For Duncan, who has been collecting art locally and internationally, he sees the Philippines as having a lot of artists that are at par, globally. “There are some that need more work, but there are a lot of new artists who have something about them. It’s as if they’re just waiting for the right time and avenue.” For him, the Philippines, being a diverse country with both Western and Asian influences, creates art that has universal appeal. “We still have a lot of room to grow,” he says. Duncan believes that one direction with ripe room for growth is the area of fine art prints. “There are a lot of people that want art that isn’t too expensive, but is still valuable, and the solution is prints. Avant Arte, for example, even has prints by Jake and Dinos Chapman. I don’t want to say that I’ll never have a Chapman Brothers, but for now, there are prints, and that’s the closest you can get.”

Despite his jabs at the increasing unmanageability of his collection, Duncan is clearly excited about art, its creators with their wild ideas and boundless creativity, and the endless possibilities of expression.

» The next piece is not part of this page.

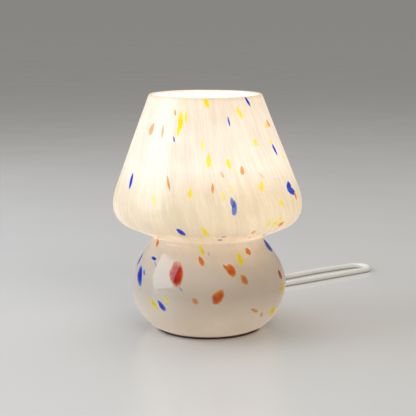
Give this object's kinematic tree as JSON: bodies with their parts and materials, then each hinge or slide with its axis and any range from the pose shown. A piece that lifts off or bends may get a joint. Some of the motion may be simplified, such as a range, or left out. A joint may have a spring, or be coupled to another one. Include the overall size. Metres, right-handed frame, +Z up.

He still enthuses about a Manuel Ocampo piece he’d just bought but is still out getting framed, giddily tells us about some new artists he has his eye on, Tiffany Lafuente and Doktor Karayom, and the works that he’s still on the hunt for: a Jigger Cruz canvas, and an old Ronald Ventura work. As history is made day-in and day-out in the Philippine art scene, it seems inevitable that Duncan will continue to enjoy many a sleepless night.